The last day of 1862 came in cold and windy after a wet night. The sky was beginning to clear, although a mist was drifting up from the river valley, and Rosecrans, Crittenden and their staff officers stood chatting behind the Federal left. Out of sight in the surrounding woods, Federal soldiers were working with damp bits of wood to make smoky little fires to boil coffee. As soon as they finished breakfast the battle would begin; some of Crittenden's men were already starting to ford the river. Then, far to the southward, there was a rolling, crackling noise, snapping and sputtering and sounding (as one of the headquarters men remembered it) for all the world like a cane brake on fire. It grew louder, spreading to right and left across sodden fields and woods that the commanding general could not see, and it was punctuated by salvos of artillery fire which overlapped and became a pounding unbroken roar, an ominous bass for the rising treble of the musketry. The uproar came nearer, and there was the far-off sound of the falsetto Confederate battle cry. Down the lanes that led back from McCook's rear came ambulances and supply wagons, rocking and careening as panicky teamsters flogged their horses. Fugitive infantrymen began to appear, singly, then in disorganized squads, finally in a confused broken flood. All chance for a Federal offensive vanished. McCook's entire army corps had been routed, and unless Rosecrans could form a new line and find men who could hold it he might lose his whole army.

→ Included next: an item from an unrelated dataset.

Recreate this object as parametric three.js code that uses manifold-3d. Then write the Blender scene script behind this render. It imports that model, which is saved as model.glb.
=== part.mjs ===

Bragg had planned better and moved faster, and his men had not waited for breakfast. Hardee's corps had been posted far beyond McCook's flank, and when his brigades charged, wheeled toward the right and struck the end of McCook's line, that line broke into fragments. Running back to find new defensive positions the Federal brigades lost contact with one another; the Confederates came in a division at a time, each unit striking with crushing force, and whenever a Federal unit formed to make a stand it was flanked, crumpled, and driven back. One of McCook's divisions led by a black-haired, bandy-legged young general named Phil Sheridan swung back like a gate in a gale of wind, rallied, and for a time held on valiantly, a mile away from its original position, facing toward what had been the Federal rear an hour earlier. Then Bishop Polk began driving his men in beside Hardee's, Sheridan's line gave way, and Rosecrans was desperately pulling men over from the extreme left to save the day.

The fresh levies and the remnants of the ones that had been routed began to form up, late in the morning, on or near the Nashville turnpike. That fact measures the extent of the disaster; at daybreak this had been a safe roadway, slanting back on a long diagonal from the army's center to behind its left, and troops that had been posted to attack toward the east were now trying to beat off an onslaught from the southwest and west. Rosecrans' tortured army was bent far back on itself, like a jackknife with its blade nearly closed. If the Confederates could break the Federal grip anywhere on the turnpike the blade would snap shut and the Union army would be gone.

At the angle in the line—the place where the knife blade joined the handle—there was a four-acre patch of trees known as the Round Forest, and by the middle of the morning it was the most important spot on the battlefield. Hardee's men had driven their foes in a huge semicircle and were fighting within musket shot of the pike, but the Federal line had stiffened at last and these Confederates, who had had fearful losses, could do no more. Now Bishop Polk ordered an all-out attack on the Round Forest, which Thomas and Crittenden had packed with infantry backed by a powerful array of artillery—Thomas had been building up a row of guns ever since the battle started, in preparation for this moment of crisis—and the noise of combat became unendurable, so that charging men paused in the fields to pluck cotton from the open bolls and stuff it in their ears. Federals who lay in line of battle northwest of the woods were amazed to see dozens of rabbits, driven wholly out of their wits by the uproar, scampering along the line and trying to crawl under the prostrate soldiers for shelter. Someone remembered that distracted flocks of little birds kept circling over the woods while the fighting was going on.

Spearhead of the attack on the Round Forest was a brigade of Mississippi troops under Brigadier General James R. Chalmers. These were the lads who had huddled for two days in damp rifle pits, unable to build fires, soaked and half frozen; the order to attack struck them as a positive relief, and they swung forward to expend on the hated Yankees the fury generated by forty-eight hours of misery. They charged on the run but the Federal musketry tore them apart; they re-formed, came on again, were broken by artillery fire, General Chalmers was shot down, some regiments lost half a dozen color bearers in rapid succession—and at last the survivors, completely fought out, went back to their rifle pits. A Tennessee brigade charged beside them and captured two batteries, but the Yankee line remained unbroken. By an extremely narrow margin the Federals kept the Round Forest.